(Saved data entries)
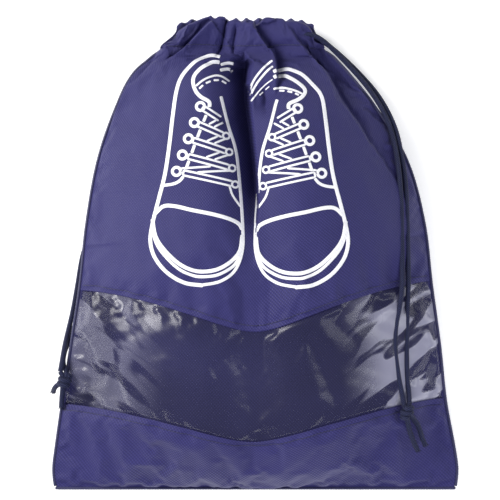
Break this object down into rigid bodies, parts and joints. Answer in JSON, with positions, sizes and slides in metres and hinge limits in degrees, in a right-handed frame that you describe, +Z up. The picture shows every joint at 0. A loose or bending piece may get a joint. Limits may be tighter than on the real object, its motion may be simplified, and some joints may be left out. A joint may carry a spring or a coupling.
{
  "type": "drawstring shoe bag",
  "caption": "Soft drawstring bag for a pair of shoes, with a clear window across the front, drawn closed by two knotted cords and lying on its back.",
  "frame": {"origin": "on the surface that the bag lies on, under the middle of the bag's box, measured without the free cords", "axes": "+Z up, out of the printed front; +Y from the bottom seam to the drawn mouth; +X to the right of someone who reads the front"},
  "size_m": [0.3197, 0.3722, 0.0784],
  "materials": {
    "non_woven_cloth": "matte, embossed with fine diagonal dots",
    "clear_film": "clear and glossy, a little wrinkled",
    "sewing_thread": "matte",
    "drawcord": "matte braid"
  },
  "bodies": {
    "bag": {"back_panel": "non_woven_cloth", "front_lower_panel": "non_woven_cloth", "front_upper_panel": "non_woven_cloth", "front_channel": "non_woven_cloth", "back_channel": "non_woven_cloth", "window_film": "clear_film", "left_side_seam": "sewing_thread", "right_side_seam": "sewing_thread", "bottom_seam": "sewing_thread", "window_top_stitching": "sewing_thread", "window_bottom_stitching": "sewing_thread", "front_channel_stitching": "sewing_thread", "back_channel_stitching": "sewing_thread", "left_cord_loop": "drawcord", "right_cord_loop": "drawcord", "left_cord_front_strand": "drawcord", "left_cord_rear_strand": "drawcord", "right_cord_front_strand": "drawcord", "right_cord_rear_strand": "drawcord"},
    "right_pull": {"right_cord_knot": "drawcord", "right_cord_front_tail": "drawcord", "right_cord_rear_tail": "drawcord"},
    "left_pull": {"left_cord_knot": "drawcord", "left_cord_front_tail": "drawcord", "left_cord_rear_tail": "drawcord"}
  },
  "joints": [
    {"name": "right_cord_draw", "type": "slide", "parent": "bag", "child": "right_pull", "axis": [0.2385, -0.9141, -0.3279], "range_m": [0, 0.035]},
    {"name": "left_cord_draw", "type": "slide", "parent": "bag", "child": "left_pull", "axis": [-0.22, -0.9755, 0], "range_m": [0, 0.035]}
  ]
}
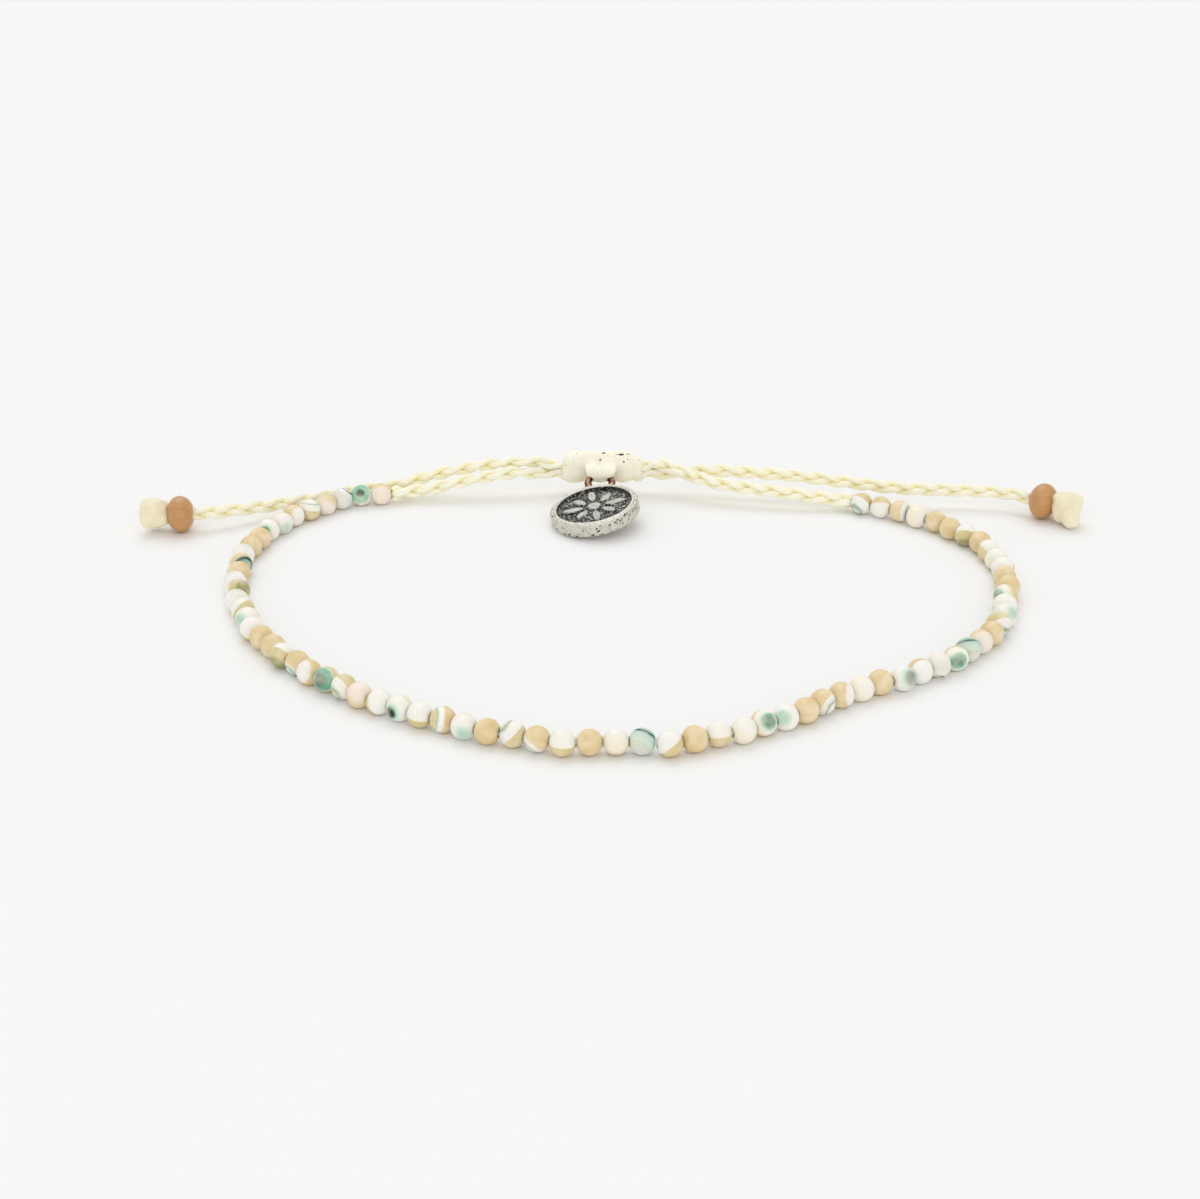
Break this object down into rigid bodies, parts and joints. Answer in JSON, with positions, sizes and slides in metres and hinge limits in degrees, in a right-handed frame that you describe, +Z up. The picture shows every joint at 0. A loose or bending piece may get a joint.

_Exercise goal_: Would you reproduce the material above in full, exactly as given?

_Answer to the task_:
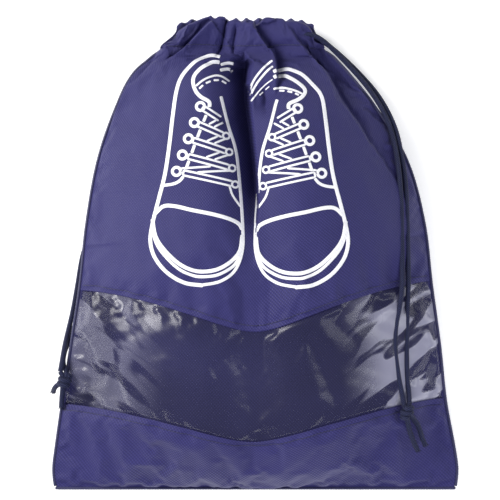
Break this object down into rigid bodies, parts and joints. Answer in JSON, with positions, sizes and slides in metres and hinge limits in degrees, in a right-handed frame that you describe, +Z up. The picture shows every joint at 0. A loose or bending piece may get a joint. Limits may be tighter than on the real object, its motion may be simplified, and some joints may be left out. A joint may carry a spring or a coupling.
{
  "type": "drawstring shoe bag",
  "caption": "Soft drawstring bag for a pair of shoes, with a clear window across the front, drawn closed by two knotted cords and lying on its back.",
  "frame": {"origin": "on the surface that the bag lies on, under the middle of the bag's box, measured without the free cords", "axes": "+Z up, out of the printed front; +Y from the bottom seam to the drawn mouth; +X to the right of someone who reads the front"},
  "size_m": [0.3197, 0.3722, 0.0784],
  "materials": {
    "non_woven_cloth": "matte, embossed with fine diagonal dots",
    "clear_film": "clear and glossy, a little wrinkled",
    "sewing_thread": "matte",
    "drawcord": "matte braid"
  },
  "bodies": {
    "bag": {"back_panel": "non_woven_cloth", "front_lower_panel": "non_woven_cloth", "front_upper_panel": "non_woven_cloth", "front_channel": "non_woven_cloth", "back_channel": "non_woven_cloth", "window_film": "clear_film", "left_side_seam": "sewing_thread", "right_side_seam": "sewing_thread", "bottom_seam": "sewing_thread", "window_top_stitching": "sewing_thread", "window_bottom_stitching": "sewing_thread", "front_channel_stitching": "sewing_thread", "back_channel_stitching": "sewing_thread", "left_cord_loop": "drawcord", "right_cord_loop": "drawcord", "left_cord_front_strand": "drawcord", "left_cord_rear_strand": "drawcord", "right_cord_front_strand": "drawcord", "right_cord_rear_strand": "drawcord"},
    "right_pull": {"right_cord_knot": "drawcord", "right_cord_front_tail": "drawcord", "right_cord_rear_tail": "drawcord"},
    "left_pull": {"left_cord_knot": "drawcord", "left_cord_front_tail": "drawcord", "left_cord_rear_tail": "drawcord"}
  },
  "joints": [
    {"name": "right_cord_draw", "type": "slide", "parent": "bag", "child": "right_pull", "axis": [0.2385, -0.9141, -0.3279], "range_m": [0, 0.035]},
    {"name": "left_cord_draw", "type": "slide", "parent": "bag", "child": "left_pull", "axis": [-0.22, -0.9755, 0], "range_m": [0, 0.035]}
  ]
}
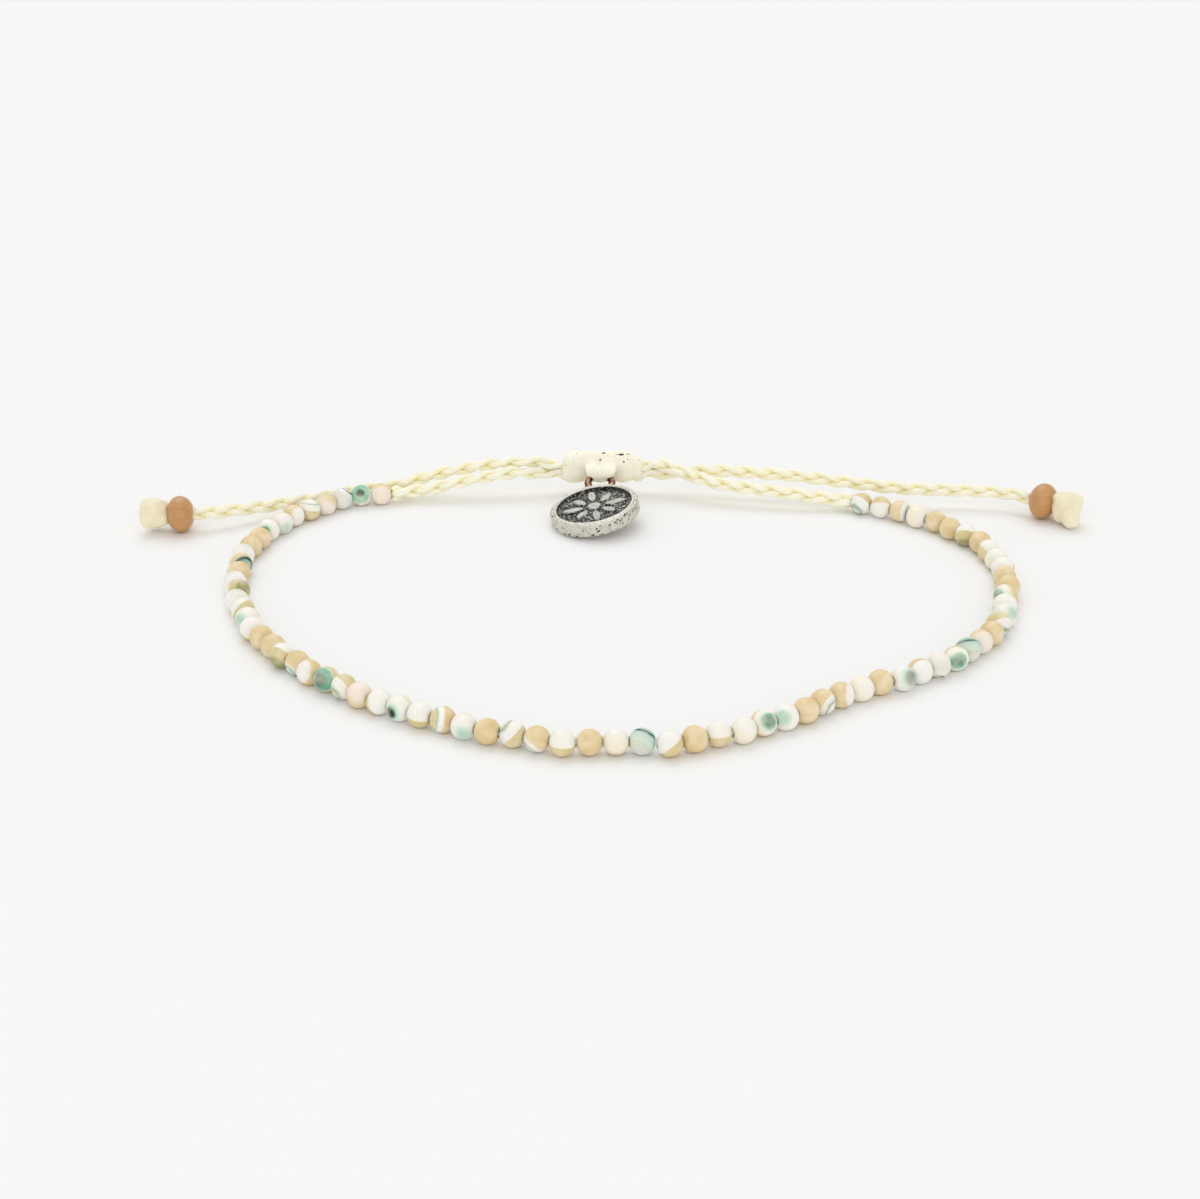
Break this object down into rigid bodies, parts and joints. Answer in JSON, with positions, sizes and slides in metres and hinge limits in degrees, in a right-handed frame that you describe, +Z up. The picture shows every joint at 0. A loose or bending piece may get a joint.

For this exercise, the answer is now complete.